Stories of Alpine Obsession

by Daniel Arnold

Pub Date: March 17th, 2015
ISBN: 978-1-61902-453-3
Publisher: Counterpoint

This debut story collection is a gutsy, up-close look at mountain climbing around the world.

Arnold is an outdoor writer whose nonfiction work focuses on climbing (From Salt to Summit, 2012, etc.). He's an active climber himself, and this book rings true, examining the lives of those who are lured to the mountains. Subcultures always have their own languages, and Arnold has his down: “The angle ratchets out toward vertical. Ann pounds a half-hitch piton to the eye…threads a bight through her handle-modified GriGri, and clips the end to the piton.” That writing typifies the rhythm and rich language that drive all the stories in this collection. “The Cleaning Crew” is a somber look at a climber losing his partner during an unimaginable storm on the rock. He tells the tale to find relief but receives no sympathy from the other climbers at a hostel in Argentina. “No Place for Vagabonds” feels like an epic travelogue told by a guerrilla climber who's asked to join a major, industrialized expedition to K2. Chase Vox describes the group, awestruck and repulsed: “We were a small country.
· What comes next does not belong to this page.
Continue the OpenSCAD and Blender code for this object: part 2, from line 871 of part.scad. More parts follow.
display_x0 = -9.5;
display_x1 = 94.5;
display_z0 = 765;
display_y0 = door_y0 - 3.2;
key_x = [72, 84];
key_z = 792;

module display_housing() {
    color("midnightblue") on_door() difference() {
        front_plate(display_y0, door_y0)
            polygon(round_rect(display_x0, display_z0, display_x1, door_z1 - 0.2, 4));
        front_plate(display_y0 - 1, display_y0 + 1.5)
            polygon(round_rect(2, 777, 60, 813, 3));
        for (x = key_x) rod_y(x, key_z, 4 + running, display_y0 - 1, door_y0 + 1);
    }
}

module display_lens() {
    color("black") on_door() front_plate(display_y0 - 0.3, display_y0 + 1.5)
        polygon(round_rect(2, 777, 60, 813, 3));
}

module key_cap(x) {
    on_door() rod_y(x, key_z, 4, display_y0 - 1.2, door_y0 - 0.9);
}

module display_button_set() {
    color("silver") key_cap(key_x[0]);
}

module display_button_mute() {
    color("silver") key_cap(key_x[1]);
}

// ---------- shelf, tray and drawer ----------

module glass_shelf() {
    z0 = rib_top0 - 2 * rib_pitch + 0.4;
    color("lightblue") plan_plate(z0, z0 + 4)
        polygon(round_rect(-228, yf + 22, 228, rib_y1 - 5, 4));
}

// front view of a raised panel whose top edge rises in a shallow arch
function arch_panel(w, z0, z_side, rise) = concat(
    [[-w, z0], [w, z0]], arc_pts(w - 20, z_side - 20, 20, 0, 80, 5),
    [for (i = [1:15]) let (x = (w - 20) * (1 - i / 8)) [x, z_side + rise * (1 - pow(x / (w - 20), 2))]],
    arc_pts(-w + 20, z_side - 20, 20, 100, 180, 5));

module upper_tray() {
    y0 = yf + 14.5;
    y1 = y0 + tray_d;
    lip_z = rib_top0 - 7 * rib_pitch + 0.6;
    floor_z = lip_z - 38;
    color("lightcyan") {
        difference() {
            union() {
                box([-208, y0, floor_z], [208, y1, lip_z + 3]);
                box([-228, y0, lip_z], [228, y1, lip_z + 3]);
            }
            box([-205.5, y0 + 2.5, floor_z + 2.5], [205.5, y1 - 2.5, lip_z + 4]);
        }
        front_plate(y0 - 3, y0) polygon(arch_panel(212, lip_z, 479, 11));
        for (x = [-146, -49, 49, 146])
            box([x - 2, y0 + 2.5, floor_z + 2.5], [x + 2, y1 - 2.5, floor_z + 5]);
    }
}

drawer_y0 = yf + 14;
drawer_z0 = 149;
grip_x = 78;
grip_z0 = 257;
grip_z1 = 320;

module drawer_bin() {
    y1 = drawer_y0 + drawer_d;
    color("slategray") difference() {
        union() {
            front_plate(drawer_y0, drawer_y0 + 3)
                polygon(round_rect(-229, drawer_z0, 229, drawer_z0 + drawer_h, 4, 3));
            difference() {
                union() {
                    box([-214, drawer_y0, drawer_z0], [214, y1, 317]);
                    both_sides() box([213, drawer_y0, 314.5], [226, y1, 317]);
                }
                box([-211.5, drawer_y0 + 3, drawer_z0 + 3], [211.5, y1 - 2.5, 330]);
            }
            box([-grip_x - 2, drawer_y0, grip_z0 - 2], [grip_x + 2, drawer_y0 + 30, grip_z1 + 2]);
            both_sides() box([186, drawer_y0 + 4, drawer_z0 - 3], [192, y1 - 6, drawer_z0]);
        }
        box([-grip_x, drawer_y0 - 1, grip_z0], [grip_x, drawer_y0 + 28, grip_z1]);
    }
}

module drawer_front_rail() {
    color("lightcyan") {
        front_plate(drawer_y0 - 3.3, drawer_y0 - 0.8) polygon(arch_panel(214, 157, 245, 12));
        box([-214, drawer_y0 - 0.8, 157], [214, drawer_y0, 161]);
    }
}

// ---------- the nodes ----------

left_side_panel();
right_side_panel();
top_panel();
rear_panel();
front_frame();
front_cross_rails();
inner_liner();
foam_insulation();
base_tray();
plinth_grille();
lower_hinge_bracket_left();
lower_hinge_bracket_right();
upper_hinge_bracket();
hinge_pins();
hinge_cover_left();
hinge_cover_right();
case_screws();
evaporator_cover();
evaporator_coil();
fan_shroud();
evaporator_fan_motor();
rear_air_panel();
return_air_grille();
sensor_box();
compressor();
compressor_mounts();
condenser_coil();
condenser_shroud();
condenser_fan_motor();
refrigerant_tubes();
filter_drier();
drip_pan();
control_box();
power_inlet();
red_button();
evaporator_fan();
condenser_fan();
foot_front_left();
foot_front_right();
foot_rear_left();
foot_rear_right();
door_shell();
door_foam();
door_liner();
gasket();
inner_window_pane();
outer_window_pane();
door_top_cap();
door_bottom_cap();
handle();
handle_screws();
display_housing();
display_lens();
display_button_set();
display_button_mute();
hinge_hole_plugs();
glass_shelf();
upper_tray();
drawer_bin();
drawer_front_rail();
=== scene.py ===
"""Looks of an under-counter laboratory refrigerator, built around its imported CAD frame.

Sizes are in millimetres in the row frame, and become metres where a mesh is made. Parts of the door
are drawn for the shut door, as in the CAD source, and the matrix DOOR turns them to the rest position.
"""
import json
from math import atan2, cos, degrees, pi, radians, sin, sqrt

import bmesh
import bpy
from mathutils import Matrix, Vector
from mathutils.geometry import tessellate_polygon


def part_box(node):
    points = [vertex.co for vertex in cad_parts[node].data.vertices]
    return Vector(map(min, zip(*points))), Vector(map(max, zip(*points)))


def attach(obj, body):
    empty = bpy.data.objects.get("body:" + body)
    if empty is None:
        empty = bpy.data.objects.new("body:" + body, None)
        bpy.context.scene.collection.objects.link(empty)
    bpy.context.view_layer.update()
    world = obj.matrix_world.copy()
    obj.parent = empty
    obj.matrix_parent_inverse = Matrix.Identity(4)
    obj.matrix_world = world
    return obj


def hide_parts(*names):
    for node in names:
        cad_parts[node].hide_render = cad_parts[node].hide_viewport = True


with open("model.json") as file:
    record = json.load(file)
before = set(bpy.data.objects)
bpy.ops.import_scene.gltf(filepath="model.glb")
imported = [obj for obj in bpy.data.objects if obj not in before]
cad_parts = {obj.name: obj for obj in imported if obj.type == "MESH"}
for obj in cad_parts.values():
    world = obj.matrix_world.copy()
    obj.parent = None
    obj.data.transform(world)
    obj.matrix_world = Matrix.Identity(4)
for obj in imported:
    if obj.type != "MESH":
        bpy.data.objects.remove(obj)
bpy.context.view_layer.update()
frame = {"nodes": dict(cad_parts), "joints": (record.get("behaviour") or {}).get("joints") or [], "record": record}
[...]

The rich and powerful doing bizarre stuff at the top while the workers labored at the bottom.” But there's a twist—a hippy named Wind who shadows the expedition and sets Chase’s mountain ethic on its ear as he accomplishes what no one else can. “Cowards Run” is outdoor writing at its best, delivered in a tale of two 17-year-old boys living an impossible summer; it starts with the storms of the sea and ends atop Mount Fairweather. In this book, the top is the point.

Arnold has crafted a fierce book for those who know the game—and for the rest of us, who can vicariously push through our fears of the wild.